Le retrait d’un vrai partenaire : Après avoir soutenu le sujet “naïf”, le partenaire se ralliait à la majorité. Contrairement aux attentes, le taux de conformisme du sujet augmentait suite à cette perte de soutien. La présence d’un dissident : Même lorsqu’un complice donnait une réponse erronée différente de la majorité, le taux de conformisme du sujet “naïf” diminuait.
Ces variantes ont permis à Asch d’explorer les facteurs influençant le conformisme, comme la pression du groupe, le soutien social et l’impact de la dissidence.
Quels liens peut-on faire entre l’expérience de Hasch et la Franc-maçonnerie ?
L’expérience de conformité d’Asch et les principes de la franc-maçonnerie peuvent sembler, à première vue, diamétralement opposés. Cependant, une analyse plus approfondie révèle des liens intéressants entre ces deux domaines.

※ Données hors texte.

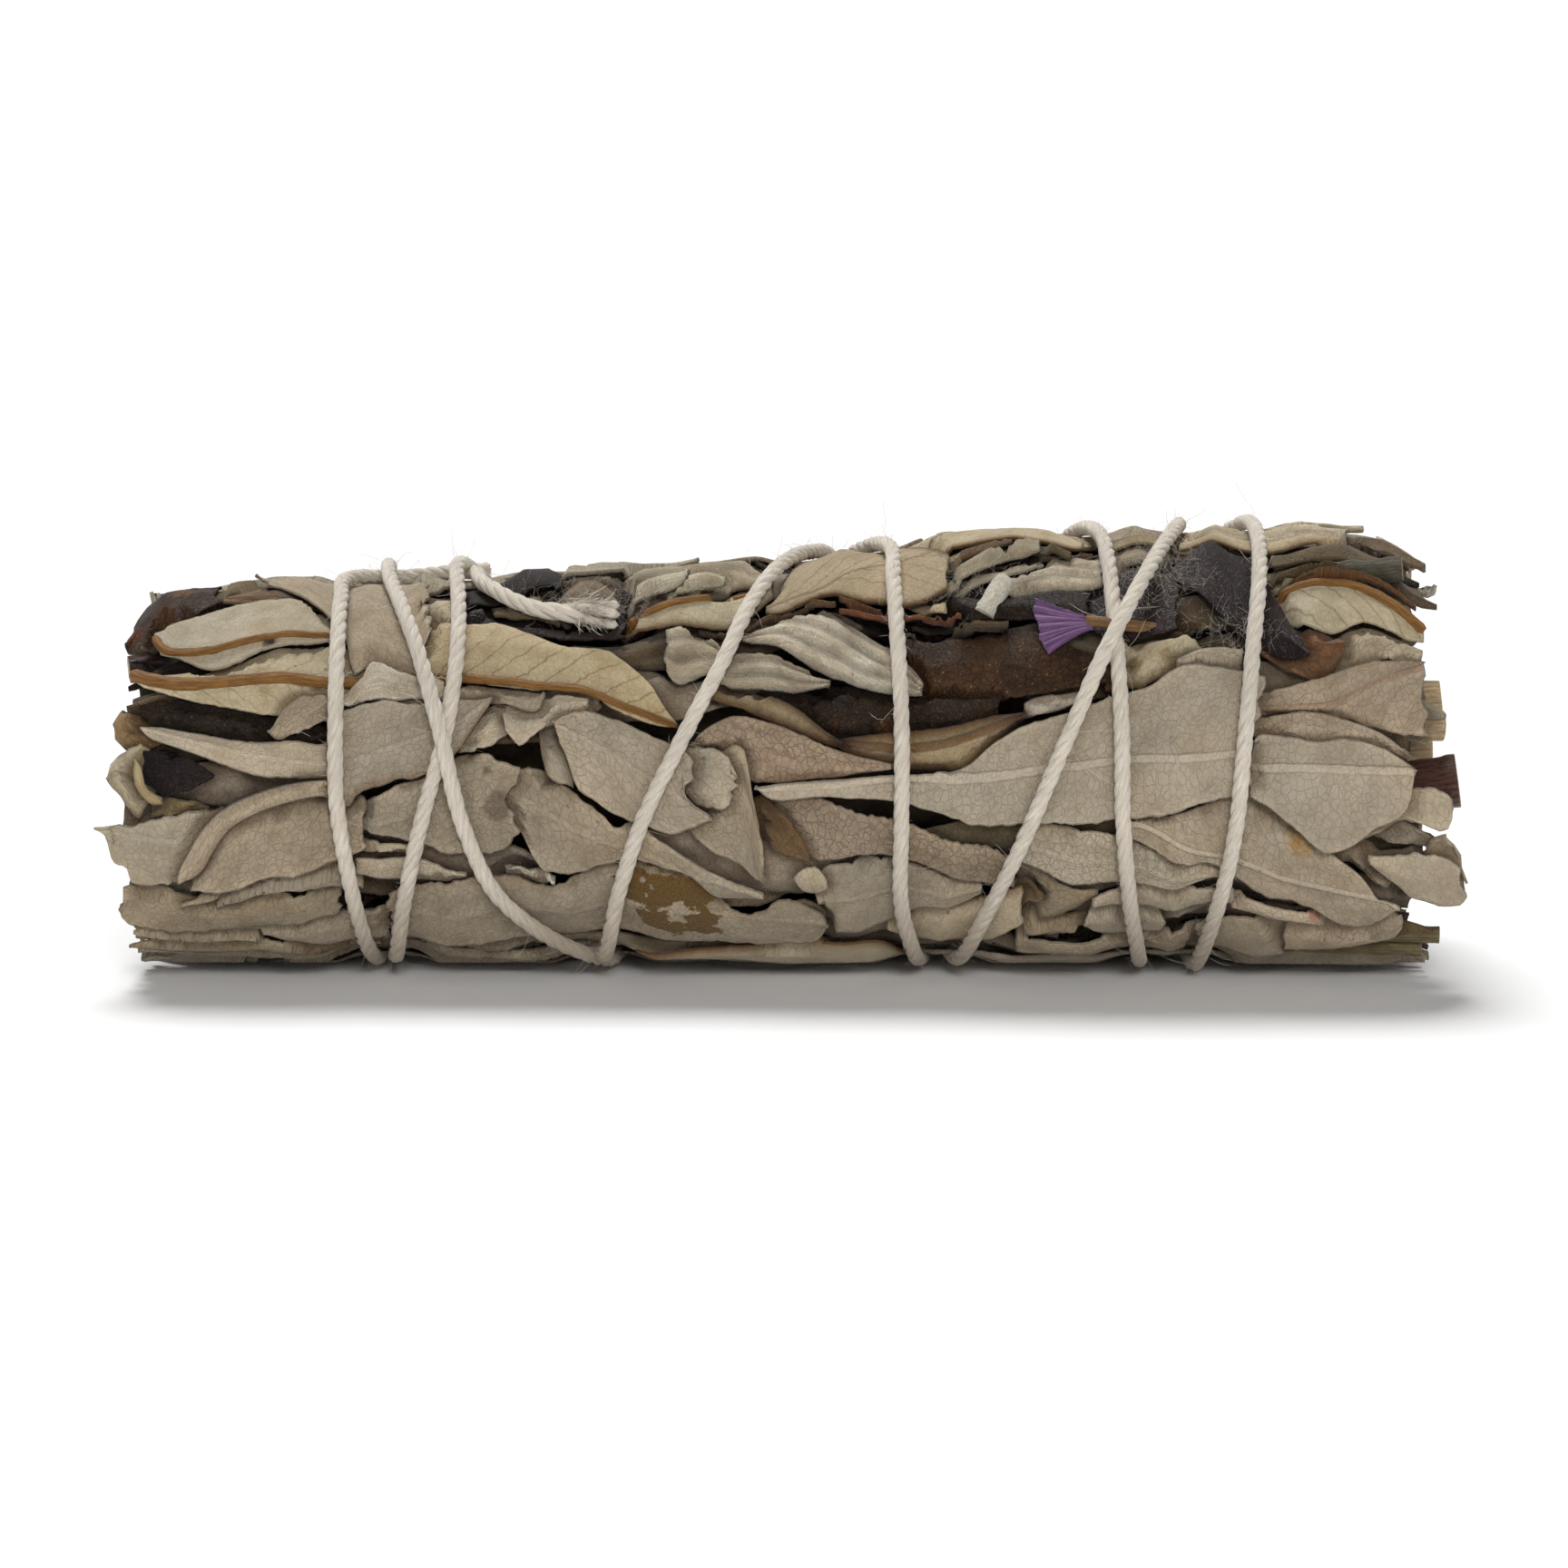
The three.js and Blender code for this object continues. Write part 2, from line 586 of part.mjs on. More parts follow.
function samplesOf(grid) {
  const samples = [];
  for (let i = 0; i < grid.length - 1; i += 1) {
    for (let j = 0; j < 3; j += 1) {
      for (const u of [0, 0.33, 0.67, 1]) {
        for (const v of [0, 0.5, 1]) {
          const corner = (k) =>
            (grid[i][j][k] * (1 - v) + grid[i][j + 1][k] * v) * (1 - u) +
            (grid[i + 1][j][k] * (1 - v) + grid[i + 1][j + 1][k] * v) * u;
          samples.push(new THREE.Vector2(corner(0), corner(1) * turnLength));
        }
      }
    }
  }
  return samples;
}

// A closed leaf between its outer and inner face, thinner along its edge
function leafGeometry(grid, depth, thick, edge) {
  const points = [];
  const last = grid.length - 1;
  grid.forEach((row, i) => {
    row.forEach(([x, turn], j) => {
      const onEdge = i === 0 || i === last || j === 0 || j === 3;
      points.push(place(x, turn, depth + (onEdge ? edge : 0)));
      points.push(place(x, turn, depth + thick - (onEdge ? edge / 2 : 0)));
    });
  });
  const at = (i, j, inner) => (i * 4 + j) * 2 + inner;
  const faces = [];
  const quad = (a, b, c, d) => faces.push(a, b, c, a, c, d);
  for (let i = 0; i < last; i += 1) {
    for (let j = 0; j < 3; j += 1) {
      quad(at(i, j, 0), at(i + 1, j, 0), at(i + 1, j + 1, 0), at(i, j + 1, 0));
      quad(at(i, j, 1), at(i, j + 1, 1), at(i + 1, j + 1, 1), at(i + 1, j, 1));
    }
    quad(at(i, 0, 1), at(i + 1, 0, 1), at(i + 1, 0, 0), at(i, 0, 0));
    quad(at(i, 3, 0), at(i + 1, 3, 0), at(i + 1, 3, 1), at(i, 3, 1));
  }
  for (let j = 0; j < 3; j += 1) {
    quad(at(0, j, 1), at(0, j, 0), at(0, j + 1, 0), at(0, j + 1, 1));
    quad(at(last, j, 0), at(last, j, 1), at(last, j + 1, 1), at(last, j + 1, 0));
  }
  const geometry = new THREE.BufferGeometry().setFromPoints(points);
  geometry.setIndex(faces);
  return geometry;
}

const bunch = new THREE.Group();

function addPiece(name, kind, geometry, roughness) {
  geometry.computeVertexNormals();
  const material = new THREE.MeshStandardMaterial({ color: colors[kind], roughness, metalness: 0 });
  const mesh = new THREE.Mesh(geometry, material);
  mesh.name = name;
  bunch.add(mesh);
}

function solidOf(geometry) {
  const { position } = geometry.attributes;
  const corners = geometry.index?.array ?? Array.from({ length: position.count }, (_, i) => i);
  const triVerts = Uint32Array.from(corners);
  const mesh = new Mesh({ numProp: 3, vertProperties: position.array, triVerts });
  mesh.merge();
  return new Manifold(mesh);
}

function geometryOf(solid) {
  const mesh = solid.getMesh();
  const geometry = new THREE.BufferGeometry();
  geometry.setAttribute("position", new THREE.BufferAttribute(mesh.vertProperties, 3));
  geometry.setIndex(new THREE.BufferAttribute(mesh.triVerts, 1));
  return geometry;
}

// Stations of the string as x and turn, the turn running on through every pass
const route = tail.map((point) => sight(point));
route.push([-25.2, 98], [-28, 106], [-31.4, 100]);
passes.forEach((pass, i) => {
  const round = -360 * i;
  pass.slice(i === 0 ? 1 : 0).forEach((point) => {
    const [x, turn] = sight(point);
    route.push([x, turn + round]);
  });
  const from = route[route.length - 1];
  const next = i < passes.length - 1 ? sight(passes[i + 1][0])[0] : -36;
  turnsOfBack.forEach((turn) => {
    const share = (turn + 90) / -180;
    route.push([from[0] + (next - from[0]) * share, turn + round]);
  });
});
const lastRound = -360 * passes.length;
route.push([-34.5, lastRound + 118], [-31, lastRound + 119], [-27, lastRound + 118], [-22, lastRound + 114]);

const flatRoute = new THREE.CatmullRomCurve3(
  route.map(([x, turn]) => new THREE.Vector3(x, turn * turnLength, 0)),
  false,
  "centripetal",
);
const stations = flatRoute.getSpacedPoints(stringStations);
const lastPass = (turn) => turn > lastRound + 360 - 90 - 1 && turn < lastRound + 360 + 95;
const secondPass = (turn) => turn > -360 - 92 && turn < -360 + 92;

// How much one crossing turn is raised by another at a distance
function lift(a, b, riseBelow) {
  const turns = Math.abs(a.y - b.y) / turnLength;
  const round = Math.abs(turns - 360 * Math.round(turns / 360)) * turnLength;
  const away = Math.hypot(a.x - b.x, round);
  if (away > liftReach) return 0;
  return (riseBelow + stringRise) * THREE.MathUtils.smoothstep(liftReach - away, 0, liftReach - 1.1);
}

const rises = stations.map(() => 0);
const skip = 8; // stations of the same turn
stations.forEach((a, j) => {
  for (let i = 0; i < j - skip; i += 1) {
    const b = stations[i];
    const tucked = lastPass(a.y / turnLength) && secondPass(b.y / turnLength);
    if (tucked) rises[i] = Math.max(rises[i], lift(a, b, 0));
    else rises[j] = Math.max(rises[j], lift(a, b, rises[i]));
  }
});

const stringLine = stations.map((p, i) => {
  const point = place(p.x, p.y / turnLength, -rises[i]);
  point.z = Math.max(point.z, stringLowest + rises[i]);
  return point;
});

function tubeGeometry(radius, sides) {
  const shape = new THREE.Shape();
  for (let i = 0; i < sides; i += 1) {
    const angle = (2 * Math.PI * i) / sides;
    const point = [radius * Math.cos(angle), radius * Math.sin(angle)];
    if (i === 0) shape.moveTo(...point);
    else shape.lineTo(...point);
  }
  shape.closePath();
  const extrudePath = new THREE.CatmullRomCurve3(stringLine, false, "centripetal");
  return new THREE.ExtrudeGeometry(shape, { steps: stringStations, extrudePath });
}

// Each leaf lies as deep as the leaves over it need
const laid = [];

function layLeaf(leaf, toBunch, depth, thick, edge) {
  const grid = gridOf(leaf, toBunch);
  const border = borderOf(grid);
  const samples = samplesOf(grid);
  let deep = depth;
  laid.forEach((other) => {
    const meets =
      samples.some((p) => nearBorder(p, other.border)) || other.samples.some((p) => nearBorder(p, border));
    if (meets) deep = Math.max(deep, other.deep + other.thick + leafGap);
  });
  laid.push({ grid, border, samples, deep, thick });
  return leafGeometry(grid, deep, thick, edge);
}

const asTurned = (point) => point;
const groove = solidOf(tubeGeometry(stringRadius + stringClearance, 6));

restLeaves.forEach((leaf) => {
  const flat = solidOf(layLeaf(leaf, asTurned, 0, restLeafThick, 0));
  addPiece(leaf.name, leaf.kind, geometryOf(flat.subtract(groove)), 0.9);
});
frontLeaves.forEach((leaf) => {
  addPiece(leaf.name, leaf.kind, layLeaf(leaf, sight, outerLeafDepth, leafThick, edgeRound), 0.9);
});
backLeaves.forEach((leaf) => {
  addPiece(leaf.name, leaf.kind, layLeaf(leaf, asTurned, outerLeafDepth, leafThick, edgeRound), 0.9);
});
addPiece("string", "cotton", tubeGeometry(stringRadius, 7), 0.95);

// Inner leaves and stems, pressed into one mass, with a place left in it for every leaf that lies deep
function coreGeometry() {
  const points = [];
  coreRings.forEach(({ x, depth }) => {
    for (let j = 0; j < coreSides; j += 1) points.push(place(x, (360 * j) / coreSides, depth));
  });
  const faces = [];
  for (let i = 0; i < coreRings.length - 1; i += 1) {
    for (let j = 0; j < coreSides; j += 1) {
      const a = i * coreSides + j;
      const b = i * coreSides + ((j + 1) % coreSides);
      faces.push(a, a + coreSides, b + coreSides, a, b + coreSides, b);
    }
  }
  const far = (coreRings.length - 1) * coreSides;
  for (let j = 1; j < coreSides - 1; j += 1) faces.push(0, j, j + 1, far, far + j + 1, far + j);
  const geometry = new THREE.BufferGeometry().setFromPoints(points);
  geometry.setIndex(faces);
  return geometry;
}

// The room a laid leaf needs, open to the outside of the bunch
function roomOf({ grid, deep, thick }) {
  const last = grid.length - 1;
  const wide = grid.map((row, i) => {
    const out = i === 0 ? -leafGap : i === last ? leafGap : 0;
    return row.map(([x, turn], j) => {
      const over = j === 0 ? -leafGap : j === 3 ? leafGap : 0;
      return [x + out, turn + over / turnLength];
    });
  });
  return solidOf(leafGeometry(wide, 0, deep + thick + leafGap, 0));
}

const rooms = laid.filter(({ deep, thick }) => deep + thick > coreDepth).map(roomOf);
const hollowed = Manifold.difference([solidOf(coreGeometry()), groove, ...rooms]);
addPiece("inner_leaves", "inner", geometryOf(hollowed), 0.95);

const middle = new THREE.Box3().setFromObject(bunch).getCenter(new THREE.Vector3());
bunch.position.set(-middle.x, -middle.y, 0);

export default bunch;
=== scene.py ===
import bpy
import bmesh
import math
import numpy as np
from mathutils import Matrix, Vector, kdtree


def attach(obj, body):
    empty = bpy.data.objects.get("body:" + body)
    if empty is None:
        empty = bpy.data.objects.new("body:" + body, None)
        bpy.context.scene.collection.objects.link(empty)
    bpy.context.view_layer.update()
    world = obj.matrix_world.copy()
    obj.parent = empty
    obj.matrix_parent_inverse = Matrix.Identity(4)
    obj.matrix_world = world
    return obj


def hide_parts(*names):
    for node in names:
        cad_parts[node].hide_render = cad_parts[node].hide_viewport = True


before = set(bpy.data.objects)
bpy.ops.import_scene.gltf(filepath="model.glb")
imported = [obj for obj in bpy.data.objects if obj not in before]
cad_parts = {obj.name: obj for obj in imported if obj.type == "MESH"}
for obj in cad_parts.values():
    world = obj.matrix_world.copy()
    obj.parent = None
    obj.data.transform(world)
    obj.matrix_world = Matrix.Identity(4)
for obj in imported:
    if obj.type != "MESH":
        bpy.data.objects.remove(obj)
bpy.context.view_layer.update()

# A small bunch of dried sage on its side. Work is in millimetres, written out in metres.
bunch = dict(
    stations=[-52, -46, -38, -24, -8, 2, 14, 34, 44, 52],
    height=[24.5, 27, 28.2, 28.9, 29, 30.4, 31.8, 32.6, 31.6, 27],
    half=[12.6, 14, 14.4, 14.4, 14.9, 15.4, 16.2, 16.8, 16, 14],
    roundness=2.2,  # 2 is an ellipse
    bottomDrop=0.8,  # the bottom is flattened by this much
    clear=0.1,  # least height over the floor
    frontLift=0.8,  # the underside's rise towards the front
    frontFrom=(2, 8),  # where that rise begins and ends
    axis=14,  # height of its middle line
    shift=(0.136, -0.663, 0),  # puts the middle of its box over the origin
    turnLength=0.26,  # mm of surface in a degree of turn
)
eye = dict(
    distance=350, rise=8, aim=13.05, width=116.3,
    search=(-25, 20, 0.1),  # mm before and behind the aim, and the step, in which a line of sight is followed
)
stageLook = dict(
    world=0.11, floor=0.97, key=2.8, fill=1.08,
    lamps=dict(key=((-0.12, 0.5, 1), 26), fill=((0.15, -1, 0.6), 22)),  # where from, and how wide in degrees
    flat=0.4, dish=3.2, slope=0.09,  # the floor is flat at first and then rises to its rim, in metres
)
bpy.context.scene.view_settings.view_transform = "Standard"


def sectionOf(x, z, depth):
    height = np.interp(x, bunch["stations"], bunch["height"])
    half = np.interp(x, bunch["stations"], bunch["half"]) - depth
    rise = height / 2 + np.where(z < height / 2, bunch["bottomDrop"], 0) - depth
    return height / 2, half, rise


def signedPower(value, power):
    return np.sign(value) * np.abs(value) ** power


def smoothStep(value, low, high):
    t = np.clip((value - low) / (high - low), 0, 1)
    return t * t * (3 - 2 * t)


def place(x, turn, depth):  # x, turn round the bunch in degrees, depth under its outside
    angle = np.radians(turn)
    s = np.sin(angle)
    middle, half, rise = sectionOf(x, np.where(s < 0, -1, 99), depth)
    y = -half * signedPower(np.cos(angle), 2 / bunch["roundness"])
    z = middle + rise * signedPower(s, 2 / bunch["roundness"])
    floor = np.maximum(depth, bunch["clear"]) + bunch["frontLift"] * smoothStep(-y, *bunch["frontFrom"])
    return np.stack([x, y, np.maximum(z, floor)], axis=-1)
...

Conformisme vs. Libre pensée
L’expérience d’Asch met en lumière la tendance humaine au conformisme, même face à une évidence contraire. Dans son étude, rappelons que 37% des participants se sont conformés aux réponses erronées du groupe, allant jusqu’à nier l’évidence visuelle. Ce phénomène contraste avec l’un des principes fondamentaux de la franc-maçonnerie : la liberté de conscience et la libre pensée.
La franc-maçonnerie proclame “le principe de la liberté absolue de conscience” comme “la pensée fondamentale et comme la clé de voûte” de son organisation. Elle encourage ses membres à penser par eux-mêmes et à remettre en question les dogmes établis. Cette approche semble s’opposer directement au conformisme observé dans l’expérience d’Asch.
Pression du groupe vs. Individualité
L’expérience d’Asch démontre la puissance de la pression sociale exercée par un groupe majoritaire. Cependant, la franc-maçonnerie, tout en étant une organisation collective, met l’accent sur le développement individuel et l’importance de la conscience personnelle. Elle accepte dans son sein des hommes de toutes les croyances philosophiques, valorisant ainsi la diversité de pensée au sein du groupe.
Rôle de l’allié
Une variante intéressante de l’expérience d’Asch a montré que la présence d’un seul allié ou dissident pouvait réduire considérablement le taux de conformisme. Ce phénomène trouve un écho dans la franc-maçonnerie, où le soutien mutuel entre “frères” est valorisé, tout en encourageant la diversité d’opinions.
Quête de vérité
Bien que l’expérience d’Asch mette en évidence la tendance humaine à se conformer, même face à une erreur évidente, la franc-maçonnerie encourage une quête constante de vérité et de connaissance. Les francs-maçons sont invités à “renoncer à frapper d’ostracisme ceux de nos semblables dont la mentalité est différente de la nôtre”, ce qui pourrait être interprété comme une invitation à résister au conformisme aveugle.
Régularité et conformité
La notion de “régularité” en franc-maçonnerie, qui définit les critères de reconnaissance entre obédiences, pourrait être vue comme une forme de conformisme institutionnel. Cependant, il existe une tension entre cette recherche de régularité et le principe de liberté de conscience, illustrant la complexité des relations entre conformité et individualité au sein de l’organisation.
Le conformisme en Franc-maçonnerie
L’expérience d’Asch et les principes de la franc-maçonnerie offrent des perspectives complémentaires sur la nature humaine et les dynamiques de groupe. Alors que l’expérience d’Asch révèle notre vulnérabilité face à la pression sociale, la franc-maçonnerie propose un cadre qui vise à cultiver la pensée indépendante tout en maintenant une structure collective. Cette tension entre conformité et individualité, mise en évidence par l’expérience d’Asch, est également présente dans la franc-maçonnerie. L’organisation cherche à créer un équilibre entre l’unité du groupe et la liberté individuelle, entre la régularité et la diversité de pensée. En fin de compte, tant l’expérience d’Asch que les principes maçonniques nous invitent à réfléchir sur notre propre comportement en société, sur notre capacité à résister à la pression du groupe et sur l’importance de cultiver une pensée indépendante tout en maintenant des liens sociaux forts.